_EXERCISE OBJECTIVE_. Select every line below containing the word "Blender".

━━ INPUT

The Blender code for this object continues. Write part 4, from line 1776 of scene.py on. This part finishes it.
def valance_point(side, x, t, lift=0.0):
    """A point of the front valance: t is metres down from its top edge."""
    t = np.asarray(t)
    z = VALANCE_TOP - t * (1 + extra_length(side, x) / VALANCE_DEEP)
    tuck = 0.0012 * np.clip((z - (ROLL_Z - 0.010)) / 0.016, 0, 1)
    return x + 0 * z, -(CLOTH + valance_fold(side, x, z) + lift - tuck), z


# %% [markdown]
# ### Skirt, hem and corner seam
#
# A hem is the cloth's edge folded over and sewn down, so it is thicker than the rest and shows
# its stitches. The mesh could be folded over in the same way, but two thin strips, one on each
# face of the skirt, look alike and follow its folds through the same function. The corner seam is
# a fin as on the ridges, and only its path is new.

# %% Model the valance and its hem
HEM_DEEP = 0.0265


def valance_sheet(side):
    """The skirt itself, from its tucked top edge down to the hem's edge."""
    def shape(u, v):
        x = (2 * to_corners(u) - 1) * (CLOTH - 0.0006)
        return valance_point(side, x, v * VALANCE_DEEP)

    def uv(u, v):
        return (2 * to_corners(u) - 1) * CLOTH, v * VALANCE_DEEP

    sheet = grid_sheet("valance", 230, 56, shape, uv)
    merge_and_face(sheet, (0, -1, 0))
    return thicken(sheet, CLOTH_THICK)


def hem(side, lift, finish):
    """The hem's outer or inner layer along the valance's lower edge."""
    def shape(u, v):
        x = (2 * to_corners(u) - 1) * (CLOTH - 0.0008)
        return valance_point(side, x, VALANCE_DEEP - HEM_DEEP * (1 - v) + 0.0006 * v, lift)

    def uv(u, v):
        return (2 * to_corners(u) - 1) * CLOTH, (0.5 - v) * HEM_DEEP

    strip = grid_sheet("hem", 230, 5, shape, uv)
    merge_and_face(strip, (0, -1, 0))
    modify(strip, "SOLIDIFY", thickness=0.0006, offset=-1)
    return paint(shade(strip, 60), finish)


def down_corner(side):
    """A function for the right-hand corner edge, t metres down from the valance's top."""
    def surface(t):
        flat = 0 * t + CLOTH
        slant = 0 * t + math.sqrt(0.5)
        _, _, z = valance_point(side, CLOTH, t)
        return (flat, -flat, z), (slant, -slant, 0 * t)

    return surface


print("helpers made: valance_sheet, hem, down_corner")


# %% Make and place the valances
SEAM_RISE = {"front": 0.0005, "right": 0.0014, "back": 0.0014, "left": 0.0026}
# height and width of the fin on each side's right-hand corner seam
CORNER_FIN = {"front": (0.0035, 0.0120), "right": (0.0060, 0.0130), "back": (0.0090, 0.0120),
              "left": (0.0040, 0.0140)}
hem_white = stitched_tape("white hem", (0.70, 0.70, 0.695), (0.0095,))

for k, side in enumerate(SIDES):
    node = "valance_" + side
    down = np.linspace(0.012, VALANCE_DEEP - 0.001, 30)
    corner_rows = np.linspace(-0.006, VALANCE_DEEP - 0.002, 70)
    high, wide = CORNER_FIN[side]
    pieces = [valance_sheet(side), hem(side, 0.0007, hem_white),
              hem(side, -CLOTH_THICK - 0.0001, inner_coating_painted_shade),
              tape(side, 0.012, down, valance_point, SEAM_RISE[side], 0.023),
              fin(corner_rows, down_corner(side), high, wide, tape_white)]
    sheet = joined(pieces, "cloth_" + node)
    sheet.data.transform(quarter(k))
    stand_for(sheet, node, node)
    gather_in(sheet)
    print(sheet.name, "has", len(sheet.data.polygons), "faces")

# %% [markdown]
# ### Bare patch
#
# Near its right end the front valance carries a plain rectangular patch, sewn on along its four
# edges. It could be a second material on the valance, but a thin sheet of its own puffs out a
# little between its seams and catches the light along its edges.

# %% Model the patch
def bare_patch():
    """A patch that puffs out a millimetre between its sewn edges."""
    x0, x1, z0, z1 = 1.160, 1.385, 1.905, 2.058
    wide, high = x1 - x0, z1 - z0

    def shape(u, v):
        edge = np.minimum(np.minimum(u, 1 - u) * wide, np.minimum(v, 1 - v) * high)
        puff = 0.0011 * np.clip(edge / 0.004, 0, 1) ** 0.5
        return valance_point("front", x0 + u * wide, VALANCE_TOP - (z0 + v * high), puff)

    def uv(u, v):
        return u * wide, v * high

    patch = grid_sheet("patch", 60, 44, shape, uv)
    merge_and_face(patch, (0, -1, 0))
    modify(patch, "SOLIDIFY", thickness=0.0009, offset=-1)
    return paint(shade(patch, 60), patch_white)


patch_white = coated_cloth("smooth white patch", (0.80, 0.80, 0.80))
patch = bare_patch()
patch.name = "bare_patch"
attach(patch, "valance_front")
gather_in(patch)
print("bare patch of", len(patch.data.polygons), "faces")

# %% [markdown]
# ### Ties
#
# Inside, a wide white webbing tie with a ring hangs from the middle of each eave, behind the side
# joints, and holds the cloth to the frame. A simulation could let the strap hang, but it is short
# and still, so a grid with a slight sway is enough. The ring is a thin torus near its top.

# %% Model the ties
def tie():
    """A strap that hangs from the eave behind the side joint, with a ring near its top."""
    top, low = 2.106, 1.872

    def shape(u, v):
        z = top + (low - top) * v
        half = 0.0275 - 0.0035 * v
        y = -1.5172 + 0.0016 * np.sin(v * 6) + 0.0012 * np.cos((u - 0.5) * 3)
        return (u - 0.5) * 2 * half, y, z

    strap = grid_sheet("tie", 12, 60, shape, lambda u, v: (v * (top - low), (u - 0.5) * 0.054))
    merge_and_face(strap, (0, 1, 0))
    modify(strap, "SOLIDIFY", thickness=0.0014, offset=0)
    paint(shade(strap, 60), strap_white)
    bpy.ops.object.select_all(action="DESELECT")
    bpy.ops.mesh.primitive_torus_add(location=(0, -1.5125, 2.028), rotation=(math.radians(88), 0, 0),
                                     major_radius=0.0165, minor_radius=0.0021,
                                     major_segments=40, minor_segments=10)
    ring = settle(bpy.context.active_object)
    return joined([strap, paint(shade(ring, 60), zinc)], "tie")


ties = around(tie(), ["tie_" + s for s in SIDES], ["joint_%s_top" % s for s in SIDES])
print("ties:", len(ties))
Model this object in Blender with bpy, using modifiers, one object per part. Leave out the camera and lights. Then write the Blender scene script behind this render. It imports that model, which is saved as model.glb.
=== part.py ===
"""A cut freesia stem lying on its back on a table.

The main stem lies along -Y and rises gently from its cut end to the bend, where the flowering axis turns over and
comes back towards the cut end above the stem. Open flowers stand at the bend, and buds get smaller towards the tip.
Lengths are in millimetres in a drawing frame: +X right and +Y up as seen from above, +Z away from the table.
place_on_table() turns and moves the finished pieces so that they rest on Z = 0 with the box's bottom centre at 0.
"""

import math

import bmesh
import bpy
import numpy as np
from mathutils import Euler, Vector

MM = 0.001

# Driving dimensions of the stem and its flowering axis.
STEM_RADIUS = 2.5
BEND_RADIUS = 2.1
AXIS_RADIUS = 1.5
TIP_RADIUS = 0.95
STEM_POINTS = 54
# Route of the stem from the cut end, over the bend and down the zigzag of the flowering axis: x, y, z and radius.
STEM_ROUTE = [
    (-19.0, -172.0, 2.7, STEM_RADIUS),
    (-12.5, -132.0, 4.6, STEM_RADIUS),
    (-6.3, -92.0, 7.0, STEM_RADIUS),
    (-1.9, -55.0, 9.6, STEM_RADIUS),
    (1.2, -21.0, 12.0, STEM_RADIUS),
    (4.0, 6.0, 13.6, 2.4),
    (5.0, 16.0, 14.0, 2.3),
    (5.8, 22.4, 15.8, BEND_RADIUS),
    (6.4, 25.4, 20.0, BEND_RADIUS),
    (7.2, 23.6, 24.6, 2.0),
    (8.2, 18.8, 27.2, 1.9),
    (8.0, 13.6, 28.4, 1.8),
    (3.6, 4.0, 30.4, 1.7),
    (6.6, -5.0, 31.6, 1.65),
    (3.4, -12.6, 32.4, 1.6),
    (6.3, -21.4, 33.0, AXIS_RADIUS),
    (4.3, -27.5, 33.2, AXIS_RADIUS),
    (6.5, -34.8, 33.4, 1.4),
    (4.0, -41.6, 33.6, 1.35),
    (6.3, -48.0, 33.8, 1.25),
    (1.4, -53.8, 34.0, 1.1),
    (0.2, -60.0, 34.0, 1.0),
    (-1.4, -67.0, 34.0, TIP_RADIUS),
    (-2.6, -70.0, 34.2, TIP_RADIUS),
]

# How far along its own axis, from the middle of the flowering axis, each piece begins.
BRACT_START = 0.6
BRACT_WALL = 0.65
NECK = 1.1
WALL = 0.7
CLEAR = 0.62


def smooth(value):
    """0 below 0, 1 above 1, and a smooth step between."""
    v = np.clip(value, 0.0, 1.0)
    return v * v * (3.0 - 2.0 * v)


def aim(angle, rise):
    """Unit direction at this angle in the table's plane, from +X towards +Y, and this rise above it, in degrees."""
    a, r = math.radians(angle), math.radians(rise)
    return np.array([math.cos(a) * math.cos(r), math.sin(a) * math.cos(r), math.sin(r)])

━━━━

_RESULT_.
The Blender code for this object continues. Write part 4, from line 1776 of scene.py on. This part finishes it.
Model this object in Blender with bpy, using modifiers, one object per part. Leave out the camera and lights. Then write the Blender scene script behind this render. It imports that model, which is saved as model.glb.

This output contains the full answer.